コード例 #1
0
def main():
	"""
	2015 Giller prize predictor.
	"""

	corpus_manager = CorpusManager()

	# Sub-corpora to consider for training.
	subs_train = ['longlist-2014', 'prize-winners', 'contemporary-nytimes',
		'piper']

	# Sub-corpora to consider for pseudo-validation (Consists of just the
	# longlist for the 2014 Giller Prize contest).
	subs_val = ['longlist-2014']

	# Jury sub-corpora.
	sub_jury_2014 = ['jury-2014']
	sub_jury_2015 = ['jury-2015']

	# Test corpus: 2015 Giller Prize longlist.
	sub_test = ['longlist-2015']

	## Grid search over paramter space.

	logging.info("Grid searching...")

	parameters = {
		# Unigrams, bigrams, and unigrams + bigrams
		'ngram_range': [(1,1), (2, 2), (1, 2)],
		'with_tfidf': [True, False],
		'pca_comps': [100, 200, 500, 1000],
		'model': [linear_model.LogisticRegression()]
	}

	best_score, best_fv, best_clf = 0.0, None, None
	for ngram_range, with_tfidf, pca_comps, model in [
			(ngram_range, with_tfidf, pca_comps, model)
			for ngram_range in parameters['ngram_range']
			for with_tfidf in parameters['with_tfidf']
			for pca_comps in parameters['pca_comps']
			for model in parameters['model']
		]:

		logging.info("For parameters ngram_range=%s, with_tfidf=%s, "
			"pca_comps=%s, model=linear_model.LogisticRegression..." %
			(ngram_range, str(with_tfidf), str(pca_comps)))

		# Obtain the fearture vectorizer for transforming the training,
		# validation, and test stories.
		fv = FeatureVectorizer(ngram_range, with_tfidf, pca_comps)
	
		# Training feature matrix.
		X_train = fv.vectorize(subs_train)
		# Training labels.
		y_train = corpus_manager.get_label_vector(subs_train)

		# Trained classifier.
		clf = model.fit(X_train, y_train)

		# Feature matrix for validation.
		X_val = fv.transform(subs_val)
		# Label vector for validation.
		y_val = corpus_manager.get_label_vector(subs_val)

		score = clf.score(X_val, y_val)

		logging.info("(Score: %0.4f)" % score)

		if best_score <= score:
			best_score, best_fv, best_clf = score, fv, clf

	## Check the winner of the 2014 Giller Prize (Michael Sean's
	## 'US Conductors') is predicted as winning (or close to it). Note that
	## I've included the longlist for 2014 in training, which is a NO-NO in ML,
	## but that's the only way I could get the model to predict the correct
	## winner for that year.

	logging.info("The winner of the 2014 Giller Prize is...")

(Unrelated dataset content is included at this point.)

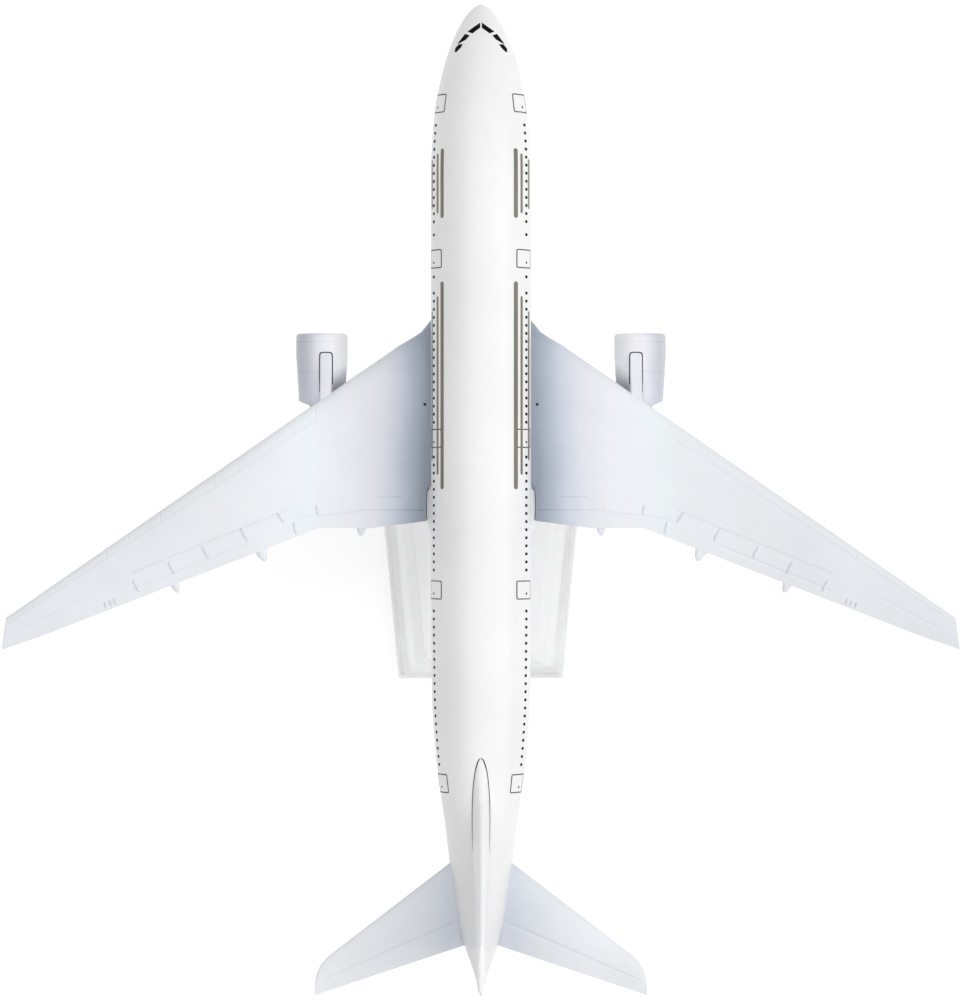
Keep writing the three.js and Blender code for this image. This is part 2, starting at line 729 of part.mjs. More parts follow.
function stand() {
  const group = new THREE.Group();
  group.add(
    piece("stand_base", standBase(), clear()),
    piece("stand_arm", standArm(), clear()),
    piece("arm_screw", armScrew(), steel()),
    piece("pivot_pin", pivotPin(), steel()),
    piece("pivot_washer", pivotWasher(), clear()),
  );
  return group;
}

const model = new THREE.Group();
model.add(stand(), aircraft());
export default model;
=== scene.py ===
import json
import math

import bmesh
import bpy
import numpy as np
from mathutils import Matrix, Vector


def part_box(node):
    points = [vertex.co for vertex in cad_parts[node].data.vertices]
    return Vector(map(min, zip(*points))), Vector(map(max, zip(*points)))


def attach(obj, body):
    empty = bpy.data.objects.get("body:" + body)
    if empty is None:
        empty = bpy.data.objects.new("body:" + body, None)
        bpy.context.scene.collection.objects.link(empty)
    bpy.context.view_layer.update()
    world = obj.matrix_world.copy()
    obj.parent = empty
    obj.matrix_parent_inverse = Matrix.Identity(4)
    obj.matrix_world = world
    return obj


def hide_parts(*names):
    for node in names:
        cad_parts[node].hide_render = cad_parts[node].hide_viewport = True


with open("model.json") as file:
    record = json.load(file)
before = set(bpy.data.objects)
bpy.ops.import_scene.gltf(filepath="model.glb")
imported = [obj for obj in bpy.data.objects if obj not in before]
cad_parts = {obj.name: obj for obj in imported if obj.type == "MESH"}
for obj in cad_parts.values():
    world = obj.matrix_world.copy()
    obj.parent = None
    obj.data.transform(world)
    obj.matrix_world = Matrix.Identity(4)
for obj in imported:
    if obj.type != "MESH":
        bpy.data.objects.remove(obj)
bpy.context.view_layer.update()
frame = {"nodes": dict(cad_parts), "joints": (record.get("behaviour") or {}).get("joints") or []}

MM = 0.001


def box_mm(node):
    """Lowest and highest corner of a CAD node, in millimetres."""
    low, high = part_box(node)
    return np.array(low) / MM, np.array(high) / MM


joints = {joint["name"]: joint for joint in frame["joints"]}

# ---- Driving sizes, in millimetres ----

UPPER_LOW, UPPER_HIGH = box_mm("fuselage_upper_shell")
NOSE_Y, TAIL_Y = UPPER_LOW[1], UPPER_HIGH[1]
LENGTH = TAIL_Y - NOSE_Y
RADIUS = 8.08  # of the fuselage
ENGINE_X, _, ENGINE_Z = np.array(joints["fan_left_spin"]["pos_m"]) / MM
ENGINE_Y = box_mm("engine_cowl_left")[0][1]
AXIS_Z = ENGINE_Z + 9  # the fuselage axis is 9 mm above the engines'
WALL = 1.2
TINY = 0.002  # radius that stands for the axis of a turned body
SEAM = 0.1  # width of the parting line

# ---- Curves ----


def along(points):
    """Straight lines through the points."""
    xs, ys = zip(*points)
    return lambda x: float(np.interp(x, xs, ys))


def through(points):
    """A smooth curve through the points that never overshoots them."""
    xs, ys = (np.array(values, float) for values in zip(*points))
    slopes = np.diff(ys) / np.diff(xs)
    before, after = slopes[:-1], slopes[1:]
    same = before * after > 0
    inner = np.zeros(len(before))
    inner[same] = 2 * before[same] * after[same] / (before[same] + after[same])
    tangents = np.concatenate([slopes[:1], inner, slopes[-1:]])

    def curve(x):
        x = np.clip(x, xs[0], xs[-1])
        i = np.clip(np.searchsorted(xs, x, side="right") - 1, 0, len(xs) - 2)
        width = xs[i + 1] - xs[i]
        t = (x - xs[i]) / width
        ease = t * t * (3 - 2 * t)
        start = tangents[i] * width * t * (1 - t) ** 2
        end = tangents[i + 1] * width * t * t * (t - 1)
        return float(ys[i] + (ys[i + 1] - ys[i]) * ease + start + end)

    return curve


def smooth_step(x, low, high):
    t = min(max((x - low) / (high - low), 0), 1)
    return t * t * (3 - 2 * t)


# ---- Meshes ----


def mesh_object(name, verts, faces):
    """A mesh object from points in millimetres, with doubled points and empty faces taken out."""
    mesh = bpy.data.meshes.new(name)
    mesh.from_pydata([tuple(np.array(v, float) * MM) for v in verts], [], [tuple(f) for f in faces])
    bm = bmesh.new()
    bm.from_mesh(mesh)
    bmesh.ops.remove_doubles(bm, verts=bm.verts[:], dist=0.002 * MM)
    bmesh.ops.dissolve_degenerate(bm, edges=bm.edges[:], dist=0.001 * MM)
    bmesh.ops.recalc_face_normals(bm, faces=bm.faces[:])
    bm.to_mesh(mesh)
    bm.free()
    obj = bpy.data.objects.new(name, mesh)
    bpy.context.scene.collection.objects.link(obj)
    return obj


def shade(obj, angle):
    """Smooth faces, with a hard edge where two faces meet at more than the angle in degrees."""
    bm = bmesh.new()
    bm.from_mesh(obj.data)
    for face in bm.faces:
        face.smooth = True
    for edge in bm.edges:
        edge.smooth = len(edge.link_faces) == 2 and edge.calc_face_angle(0) < math.radians(angle)
    bm.to_mesh(obj.data)
    bm.free()


def loft(rings, closed=False):
    """Points and faces of a solid through rings of matching points. A closed one joins its ends."""
    rings = np.array(rings, float)
    count, size = rings.shape[:2]
    verts = rings.reshape(-1, 3)
    faces = []
    for ring in range(count if closed else count - 1):
        a, b = ring * size, ((ring + 1) % count) * size
        faces += [(a + i, a + (i + 1) % size, b + (i + 1) % size, b + i) for i in range(size)]
    if not closed:
        for start, flip in ((0, True), ((count - 1) * size, False)):
            for i in range(size // 2):
                corners = [start + i, start + i + 1, start + size - 2 - i, start + size - 1 - i]
                corners = list(dict.fromkeys(corners))
                if len(corners) > 2:
                    faces.append(corners[::-1] if flip else corners)
    return verts, faces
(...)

	X_val = fv.transform(subs_val)

	# Get corresponding story Id's for stories in the validation sub-corpora.
	sids_val = []
	for sub in sorted(subs_val):
		sids_val += corpus_manager.get_ids(sub)

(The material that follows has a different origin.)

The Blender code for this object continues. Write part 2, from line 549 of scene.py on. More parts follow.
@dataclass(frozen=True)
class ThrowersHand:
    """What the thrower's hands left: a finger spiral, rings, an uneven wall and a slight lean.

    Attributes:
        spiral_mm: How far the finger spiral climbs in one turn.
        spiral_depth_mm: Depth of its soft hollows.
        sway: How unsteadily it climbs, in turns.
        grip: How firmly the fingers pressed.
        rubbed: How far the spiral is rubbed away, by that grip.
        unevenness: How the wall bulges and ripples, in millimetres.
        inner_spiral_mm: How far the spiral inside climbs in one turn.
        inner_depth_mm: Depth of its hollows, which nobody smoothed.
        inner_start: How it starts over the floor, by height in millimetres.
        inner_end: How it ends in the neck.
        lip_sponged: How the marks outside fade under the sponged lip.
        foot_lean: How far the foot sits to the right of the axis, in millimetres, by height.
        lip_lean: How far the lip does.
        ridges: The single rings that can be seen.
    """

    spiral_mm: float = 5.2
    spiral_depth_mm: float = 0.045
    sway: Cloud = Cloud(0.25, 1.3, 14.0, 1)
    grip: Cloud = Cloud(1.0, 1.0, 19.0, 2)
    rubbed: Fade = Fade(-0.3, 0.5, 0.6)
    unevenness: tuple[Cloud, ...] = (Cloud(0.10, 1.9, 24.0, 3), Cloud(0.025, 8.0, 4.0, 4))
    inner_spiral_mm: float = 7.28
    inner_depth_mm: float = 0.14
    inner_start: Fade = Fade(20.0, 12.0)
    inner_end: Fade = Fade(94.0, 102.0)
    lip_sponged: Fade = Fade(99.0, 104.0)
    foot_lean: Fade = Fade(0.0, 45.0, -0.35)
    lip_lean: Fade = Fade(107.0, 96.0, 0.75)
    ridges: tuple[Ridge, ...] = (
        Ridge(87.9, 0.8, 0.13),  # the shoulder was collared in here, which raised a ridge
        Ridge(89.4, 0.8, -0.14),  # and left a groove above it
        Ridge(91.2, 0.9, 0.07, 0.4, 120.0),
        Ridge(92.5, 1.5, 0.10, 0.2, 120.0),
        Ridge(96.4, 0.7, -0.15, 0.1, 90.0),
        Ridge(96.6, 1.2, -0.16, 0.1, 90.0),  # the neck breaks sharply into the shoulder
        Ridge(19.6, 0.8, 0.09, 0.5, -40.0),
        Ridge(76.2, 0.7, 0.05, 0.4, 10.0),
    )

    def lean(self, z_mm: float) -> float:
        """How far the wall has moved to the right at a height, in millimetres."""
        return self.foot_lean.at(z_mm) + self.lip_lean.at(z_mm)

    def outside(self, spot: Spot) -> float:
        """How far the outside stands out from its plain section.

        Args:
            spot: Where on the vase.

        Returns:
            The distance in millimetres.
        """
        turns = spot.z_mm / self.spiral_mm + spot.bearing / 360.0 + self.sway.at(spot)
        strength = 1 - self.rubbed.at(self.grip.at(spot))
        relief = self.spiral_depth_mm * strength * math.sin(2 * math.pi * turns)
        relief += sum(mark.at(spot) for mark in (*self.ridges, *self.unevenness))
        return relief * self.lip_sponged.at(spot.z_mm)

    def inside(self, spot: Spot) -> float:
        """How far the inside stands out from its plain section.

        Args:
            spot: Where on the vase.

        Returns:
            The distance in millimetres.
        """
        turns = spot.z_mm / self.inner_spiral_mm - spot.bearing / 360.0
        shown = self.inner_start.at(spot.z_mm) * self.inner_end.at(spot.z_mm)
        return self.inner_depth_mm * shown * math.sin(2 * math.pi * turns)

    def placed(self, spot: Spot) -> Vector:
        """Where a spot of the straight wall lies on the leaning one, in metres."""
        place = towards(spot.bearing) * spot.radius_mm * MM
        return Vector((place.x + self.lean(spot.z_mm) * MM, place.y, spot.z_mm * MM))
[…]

	# Check the winner by taking the story attributed the highest confidence by
	# the classifer.
	win_prob, win_idx = 0.0, None
	for i, row in enumerate(best_clf.predict_proba(X_val)):
		if row[1] > win_prob:
			win_prob, win_idx = row[1], i

	logging.info("%s! (with probability %.4f)" % (sids_val[win_idx], win_prob))

	### Winner prediction.

	## Before getting to the prediction, we create a new, rudimentary predictor
	## based on differences with jury stories.

	# Returns a list of distances for each row in X1 as the average cosine
	# distance across rows of X2.
	def calc_cosine(X1, X2):
		return np.array([np.mean([cosine(row1, row2) for row2 in X2])
			for row1 in X1])

	# We create the feature matrix for the stories writtent by jury members of
	# the 2014 Giller prize.
	X_jury_2014 = fv.transform(sub_jury_2014)
	# Then, we compute the average cosine distance between each story's vector
	# in the 2014 longlist with the jury story vectors.
	cosines_2014 = calc_cosine(X_val, X_jury_2014)

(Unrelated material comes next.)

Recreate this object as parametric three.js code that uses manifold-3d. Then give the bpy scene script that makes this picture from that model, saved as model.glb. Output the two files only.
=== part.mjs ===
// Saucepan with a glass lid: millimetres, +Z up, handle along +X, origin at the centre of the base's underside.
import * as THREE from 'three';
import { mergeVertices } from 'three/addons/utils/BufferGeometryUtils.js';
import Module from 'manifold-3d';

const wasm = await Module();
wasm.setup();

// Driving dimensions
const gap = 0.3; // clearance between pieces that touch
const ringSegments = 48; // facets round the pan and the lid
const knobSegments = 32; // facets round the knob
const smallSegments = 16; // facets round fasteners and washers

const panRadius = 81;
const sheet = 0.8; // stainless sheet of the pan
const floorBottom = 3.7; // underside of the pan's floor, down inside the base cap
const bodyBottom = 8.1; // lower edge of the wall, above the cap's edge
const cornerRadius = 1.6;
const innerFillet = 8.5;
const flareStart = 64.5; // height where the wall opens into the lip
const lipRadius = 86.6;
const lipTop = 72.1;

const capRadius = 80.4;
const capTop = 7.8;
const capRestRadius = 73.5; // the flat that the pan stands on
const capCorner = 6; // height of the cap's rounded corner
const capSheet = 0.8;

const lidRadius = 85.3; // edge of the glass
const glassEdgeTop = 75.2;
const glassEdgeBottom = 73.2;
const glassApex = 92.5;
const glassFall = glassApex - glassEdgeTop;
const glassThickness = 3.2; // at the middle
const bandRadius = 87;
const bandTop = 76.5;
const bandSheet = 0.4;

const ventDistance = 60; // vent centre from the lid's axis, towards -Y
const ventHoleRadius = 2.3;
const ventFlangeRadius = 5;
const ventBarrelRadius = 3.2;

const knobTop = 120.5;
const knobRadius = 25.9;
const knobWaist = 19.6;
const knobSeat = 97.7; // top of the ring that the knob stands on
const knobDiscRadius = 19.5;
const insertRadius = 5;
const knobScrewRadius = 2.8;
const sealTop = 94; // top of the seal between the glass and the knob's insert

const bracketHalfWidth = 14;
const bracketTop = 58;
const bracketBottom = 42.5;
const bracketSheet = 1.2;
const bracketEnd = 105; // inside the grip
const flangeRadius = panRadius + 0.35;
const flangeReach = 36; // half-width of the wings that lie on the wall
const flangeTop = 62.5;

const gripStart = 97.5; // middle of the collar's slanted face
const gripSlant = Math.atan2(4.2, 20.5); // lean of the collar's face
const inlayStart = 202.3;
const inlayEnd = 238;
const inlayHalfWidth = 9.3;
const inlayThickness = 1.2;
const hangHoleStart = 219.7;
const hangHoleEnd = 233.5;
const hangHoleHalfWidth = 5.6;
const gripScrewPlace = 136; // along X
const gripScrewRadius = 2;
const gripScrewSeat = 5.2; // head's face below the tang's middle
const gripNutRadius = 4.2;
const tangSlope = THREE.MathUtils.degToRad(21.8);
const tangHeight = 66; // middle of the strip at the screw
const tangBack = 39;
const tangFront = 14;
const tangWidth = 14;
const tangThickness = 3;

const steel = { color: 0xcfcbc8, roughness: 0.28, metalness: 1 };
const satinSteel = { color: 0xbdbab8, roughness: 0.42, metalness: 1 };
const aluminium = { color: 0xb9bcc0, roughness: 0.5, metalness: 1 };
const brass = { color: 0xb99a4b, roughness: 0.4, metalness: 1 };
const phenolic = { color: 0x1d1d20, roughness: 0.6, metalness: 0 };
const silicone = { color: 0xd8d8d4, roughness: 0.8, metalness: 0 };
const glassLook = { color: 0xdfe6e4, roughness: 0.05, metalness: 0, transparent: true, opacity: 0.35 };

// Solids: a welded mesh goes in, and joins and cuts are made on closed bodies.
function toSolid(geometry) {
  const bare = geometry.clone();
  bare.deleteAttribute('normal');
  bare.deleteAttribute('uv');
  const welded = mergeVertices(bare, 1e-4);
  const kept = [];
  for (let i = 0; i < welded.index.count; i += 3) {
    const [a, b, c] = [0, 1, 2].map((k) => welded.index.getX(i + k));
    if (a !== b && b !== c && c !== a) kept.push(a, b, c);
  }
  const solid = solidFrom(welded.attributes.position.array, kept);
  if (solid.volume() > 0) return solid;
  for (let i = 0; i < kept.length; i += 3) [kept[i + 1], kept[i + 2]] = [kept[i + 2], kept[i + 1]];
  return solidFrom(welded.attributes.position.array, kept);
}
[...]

	# Index corresponding to the winner of the 2014 prize.
	winner_2014_idx = [i for i, sid in enumerate(sids_val)
		if sid == '2014_MichaelsSean_UsConductors_WLL1'][0]

	# We get the feature matrix for the 2015 longlist.
	X_test = fv.transform(sub_test)
	# Now we create the feature matrix for the stories writtent by jury members
	# of the 2015 Giller prize.
	X_jury_2015 = fv.transform(sub_jury_2015)
	# We calculate the average conside distance between each story in the 2015
	# longlist and each in the 2015 jury.
	cosines_2015 = calc_cosine(X_val, X_jury_2015)

	# We compute a difference vector with entries corresponding to the absolute
	# difference of the distances between each 2015 story and distance for the
	# 2014 winner.
	diffs = np.absolute(cosines_2015 - (np.zeros(len(cosines_2015)) +
		cosines_2014[winner_2014_idx]))
	# We normalize.
	diffs = diffs / sum(diffs)

	# Now we get to the prediction.

	logging.info("And the winner of the 2015 Giller Prize is...")
	
	# Get story Id's for 2015 longlist stories.
	sids_test = corpus_manager.get_ids(sub_test[0])

	# Confidence scores for all stories in the 2015 longlist.
	confs = []

	# Determine the winner by taking the story attributed the highest
	# confidence by the model.
	win_conf, win_idx = 0.0, None
	for i, row in enumerate(best_clf.predict_proba(X_test)):
		# Confidence is calculated in terms of the following weighted equation
		# between the classifier probability and the difference score
		# calculated above.
		conf = 0.7 * row[1] + 0.3 * (1 - diffs[i])

		confs.append(conf) 

		if win_conf <= conf:
			win_conf, win_idx = conf, i

	logging.info("* %s! (with confidence %.4f) *" % (sids_test[win_idx],
		win_conf))

	logging.info("All the confidences...")
	for i, conf in enumerate(confs):
		logging.info("%s: %0.4f" % (sids_test[i], conf))